◆ **Objective**
Return, exactly as written, every line from the first line of the data below through the line that contains "return foot_radius - (foot_radius".

════════════════════

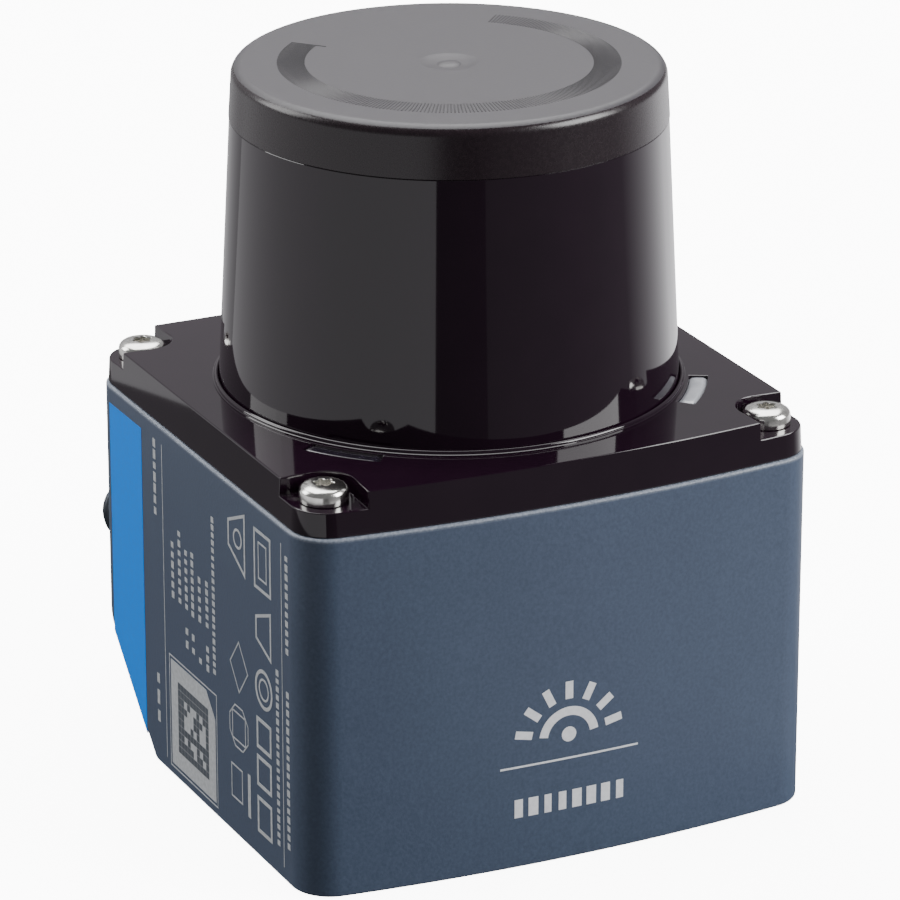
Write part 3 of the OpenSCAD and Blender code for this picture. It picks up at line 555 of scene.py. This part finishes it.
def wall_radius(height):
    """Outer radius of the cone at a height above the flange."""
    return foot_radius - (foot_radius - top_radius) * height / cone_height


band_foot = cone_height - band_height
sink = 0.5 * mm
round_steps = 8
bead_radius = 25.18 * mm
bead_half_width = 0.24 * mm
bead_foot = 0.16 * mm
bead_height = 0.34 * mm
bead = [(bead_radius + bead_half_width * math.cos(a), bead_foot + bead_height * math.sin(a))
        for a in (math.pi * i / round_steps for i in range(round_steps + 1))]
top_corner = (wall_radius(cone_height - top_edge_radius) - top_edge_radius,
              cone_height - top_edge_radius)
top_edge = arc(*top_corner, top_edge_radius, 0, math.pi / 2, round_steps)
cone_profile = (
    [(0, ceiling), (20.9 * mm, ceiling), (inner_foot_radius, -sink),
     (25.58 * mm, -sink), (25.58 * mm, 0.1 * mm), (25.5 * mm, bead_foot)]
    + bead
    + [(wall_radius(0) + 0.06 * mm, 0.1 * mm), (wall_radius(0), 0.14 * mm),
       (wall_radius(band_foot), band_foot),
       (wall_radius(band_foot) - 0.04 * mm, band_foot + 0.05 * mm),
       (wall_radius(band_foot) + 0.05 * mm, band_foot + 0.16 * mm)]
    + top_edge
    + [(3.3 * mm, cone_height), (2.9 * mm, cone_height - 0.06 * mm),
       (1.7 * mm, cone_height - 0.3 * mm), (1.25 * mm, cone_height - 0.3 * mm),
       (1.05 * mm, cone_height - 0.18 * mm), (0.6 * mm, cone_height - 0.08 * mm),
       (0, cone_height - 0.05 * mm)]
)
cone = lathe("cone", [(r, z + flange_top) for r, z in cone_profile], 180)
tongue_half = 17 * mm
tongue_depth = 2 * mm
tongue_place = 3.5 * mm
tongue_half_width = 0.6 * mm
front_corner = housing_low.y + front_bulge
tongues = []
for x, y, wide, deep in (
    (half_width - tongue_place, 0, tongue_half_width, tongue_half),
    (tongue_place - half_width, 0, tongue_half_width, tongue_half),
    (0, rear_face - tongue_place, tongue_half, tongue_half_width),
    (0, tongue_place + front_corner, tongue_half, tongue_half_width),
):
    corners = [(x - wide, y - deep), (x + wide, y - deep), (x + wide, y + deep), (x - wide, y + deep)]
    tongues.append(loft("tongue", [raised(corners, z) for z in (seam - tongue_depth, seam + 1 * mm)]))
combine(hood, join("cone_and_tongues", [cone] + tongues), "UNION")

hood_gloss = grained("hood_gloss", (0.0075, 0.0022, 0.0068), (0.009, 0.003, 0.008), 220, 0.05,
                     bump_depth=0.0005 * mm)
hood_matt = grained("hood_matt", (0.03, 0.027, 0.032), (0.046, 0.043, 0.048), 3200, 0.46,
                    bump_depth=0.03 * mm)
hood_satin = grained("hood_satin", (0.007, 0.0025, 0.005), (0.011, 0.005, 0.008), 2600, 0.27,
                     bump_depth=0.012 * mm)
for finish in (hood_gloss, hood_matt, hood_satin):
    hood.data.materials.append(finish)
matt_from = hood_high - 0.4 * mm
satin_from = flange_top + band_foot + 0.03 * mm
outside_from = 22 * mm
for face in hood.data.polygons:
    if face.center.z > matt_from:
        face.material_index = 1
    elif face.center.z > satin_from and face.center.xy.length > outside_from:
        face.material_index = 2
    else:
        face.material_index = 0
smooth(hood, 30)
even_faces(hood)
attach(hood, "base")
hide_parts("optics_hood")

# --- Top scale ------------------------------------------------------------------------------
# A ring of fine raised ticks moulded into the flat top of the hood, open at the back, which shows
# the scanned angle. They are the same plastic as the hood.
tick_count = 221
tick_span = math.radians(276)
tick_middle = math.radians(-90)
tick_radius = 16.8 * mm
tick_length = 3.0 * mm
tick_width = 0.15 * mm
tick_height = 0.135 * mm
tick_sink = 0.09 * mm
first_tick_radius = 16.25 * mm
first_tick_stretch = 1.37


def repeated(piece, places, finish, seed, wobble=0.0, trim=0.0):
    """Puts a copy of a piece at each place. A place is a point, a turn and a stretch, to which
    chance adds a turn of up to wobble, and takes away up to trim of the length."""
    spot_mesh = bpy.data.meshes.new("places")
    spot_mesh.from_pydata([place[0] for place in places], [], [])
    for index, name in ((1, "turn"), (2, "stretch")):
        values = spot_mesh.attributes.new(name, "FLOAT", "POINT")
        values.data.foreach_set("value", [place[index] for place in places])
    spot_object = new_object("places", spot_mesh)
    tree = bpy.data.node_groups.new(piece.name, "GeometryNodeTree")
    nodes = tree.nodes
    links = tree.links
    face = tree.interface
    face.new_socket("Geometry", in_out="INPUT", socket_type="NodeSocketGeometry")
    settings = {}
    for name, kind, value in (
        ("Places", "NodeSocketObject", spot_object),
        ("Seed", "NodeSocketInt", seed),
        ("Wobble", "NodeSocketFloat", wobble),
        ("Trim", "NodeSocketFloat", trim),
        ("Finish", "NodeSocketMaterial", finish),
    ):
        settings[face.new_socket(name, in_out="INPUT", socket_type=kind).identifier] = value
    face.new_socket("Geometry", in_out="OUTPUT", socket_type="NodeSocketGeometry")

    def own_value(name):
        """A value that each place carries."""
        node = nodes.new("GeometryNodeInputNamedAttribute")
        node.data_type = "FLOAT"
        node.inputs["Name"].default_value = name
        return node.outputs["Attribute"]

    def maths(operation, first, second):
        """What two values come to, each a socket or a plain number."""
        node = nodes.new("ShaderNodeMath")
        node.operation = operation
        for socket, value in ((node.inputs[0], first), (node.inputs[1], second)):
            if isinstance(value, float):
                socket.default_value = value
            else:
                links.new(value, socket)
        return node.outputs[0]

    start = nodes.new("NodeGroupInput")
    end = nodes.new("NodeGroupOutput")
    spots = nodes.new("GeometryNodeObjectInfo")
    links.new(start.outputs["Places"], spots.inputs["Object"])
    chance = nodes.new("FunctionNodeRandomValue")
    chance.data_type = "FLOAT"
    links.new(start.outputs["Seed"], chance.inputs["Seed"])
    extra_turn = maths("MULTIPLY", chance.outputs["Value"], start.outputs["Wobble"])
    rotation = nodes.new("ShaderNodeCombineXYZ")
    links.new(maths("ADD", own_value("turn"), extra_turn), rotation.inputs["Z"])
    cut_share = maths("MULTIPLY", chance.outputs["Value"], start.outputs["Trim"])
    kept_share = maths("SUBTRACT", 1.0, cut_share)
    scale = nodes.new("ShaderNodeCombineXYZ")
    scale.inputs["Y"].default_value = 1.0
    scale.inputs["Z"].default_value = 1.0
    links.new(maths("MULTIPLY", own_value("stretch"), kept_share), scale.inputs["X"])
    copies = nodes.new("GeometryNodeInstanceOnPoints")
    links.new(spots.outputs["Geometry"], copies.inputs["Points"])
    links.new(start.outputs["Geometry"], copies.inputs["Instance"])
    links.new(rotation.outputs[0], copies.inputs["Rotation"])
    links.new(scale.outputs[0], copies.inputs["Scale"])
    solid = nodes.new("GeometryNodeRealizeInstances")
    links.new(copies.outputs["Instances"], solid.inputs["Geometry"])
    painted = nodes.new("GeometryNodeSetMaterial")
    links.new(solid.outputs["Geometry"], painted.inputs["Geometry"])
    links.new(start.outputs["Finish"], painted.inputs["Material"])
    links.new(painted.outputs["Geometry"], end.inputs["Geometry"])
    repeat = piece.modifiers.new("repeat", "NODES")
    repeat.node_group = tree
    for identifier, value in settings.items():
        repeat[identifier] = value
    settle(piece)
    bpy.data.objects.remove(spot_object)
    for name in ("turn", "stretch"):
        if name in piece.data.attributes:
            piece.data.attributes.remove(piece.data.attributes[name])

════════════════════

◆ **Solved exercise**
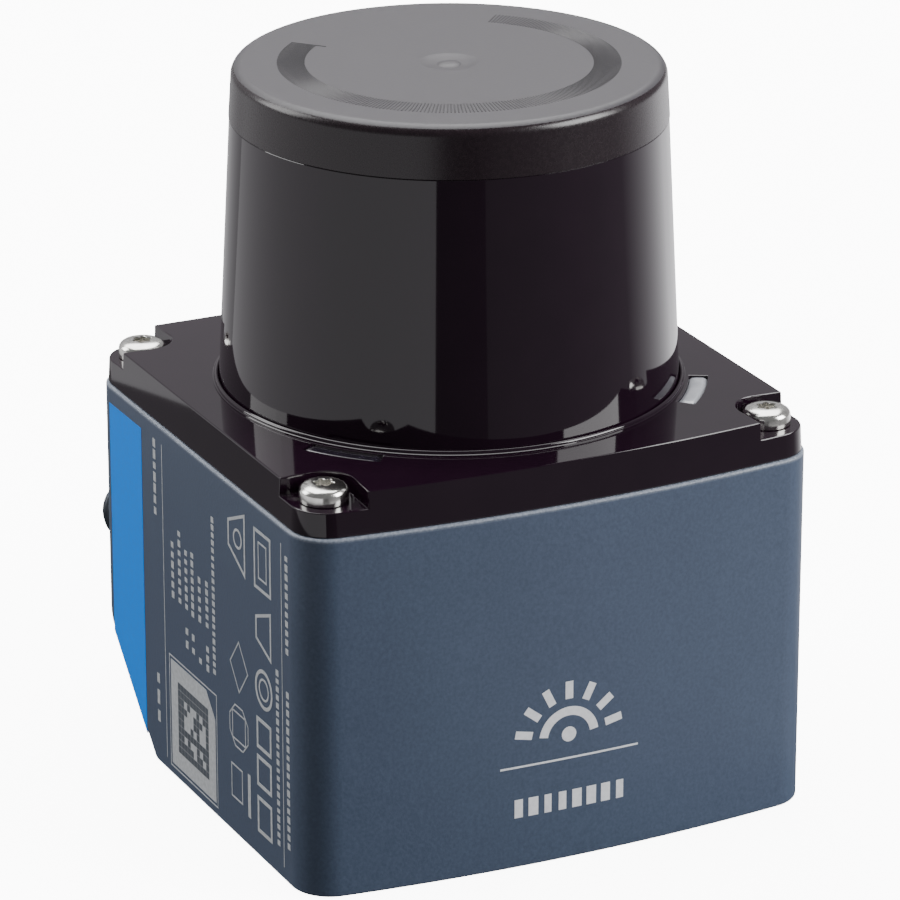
Write part 3 of the OpenSCAD and Blender code for this picture. It picks up at line 555 of scene.py. This part finishes it.
def wall_radius(height):
    """Outer radius of the cone at a height above the flange."""
    return foot_radius - (foot_radius - top_radius) * height / cone_height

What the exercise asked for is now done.